Switchable multifunctional terahertz metamaterial with slow-light and absorption functions based on phase change materials

Abstract

Terahertz (THz) wave usually refers to the electromagnetic wave with a frequency between 0.1—10.0 THz. It has potential applications in wireless communication, biomedical image processing, nondestructive testing, military radar, and other fields. However, owing to function limitation of the natural material, multifunctional terahertz devices are difficult to design and fabricate, which becomes a bottleneck for THz technology. The emergence of metamaterials fills the gap in the electromagnetic materials in the THz frequency band, and now they are widely used in THz functional devices, such as THz modulators, THz absorbers, THz filters, THz sensors, and THz slow-light devices. However, the above-mentioned THz devices all have a single function. For practical application, multifunction integrated THz devices have broader application prospects. As is well known, the Ge₂Sb₂Te₅ (GST) is a typical phase transition material.

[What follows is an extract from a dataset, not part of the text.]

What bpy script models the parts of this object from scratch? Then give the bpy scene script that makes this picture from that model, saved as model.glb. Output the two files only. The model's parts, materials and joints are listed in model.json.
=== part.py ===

Under excitation of light or electronic field, GST can realize a reversible phase transition between insulating state and metallic state. In order to achieve a switchable multifunctional THz device, in this work we design a THz metamaterial based on the phase transition material GST and realize a switchable function with slow-light and absorption functions. The THz metamaterial consists of a microstructure layer, which is composed of gold rings arranged periodically, and a GST thin film spaced by an SiO₂ dielectric layer. When GST is in an insulating state, the two gold rings are coupled to each other under the excitation of the THz pulse. Then, we can observe the EIT-like effect. The THz pulses propagating in the metamaterial we proposed can be slowed down, and a maximum group delay of the THz pulse can reach 3.6 ps. However, when GST is in a metallic state, we can observe two absorption peaks in the spectrum of the proposed THz metamaterial, and the absorption rate is 97% at a frequency of 0.365 THz and 100% at a frequency of 0.609 THz. Furthermore, we also investigate the polarization properties of the proposed THz metamaterial, and find that it has polarization insensitive characteristic. When the polarization angle of the incident THz light pulse changes from 0° to 90°, the slow-light and absorption properties of the THz metamaterial are unaffected. The proposed THz metamaterial has potential applications in THz biomedical image processing, THz optical switching, and THz optical buffer.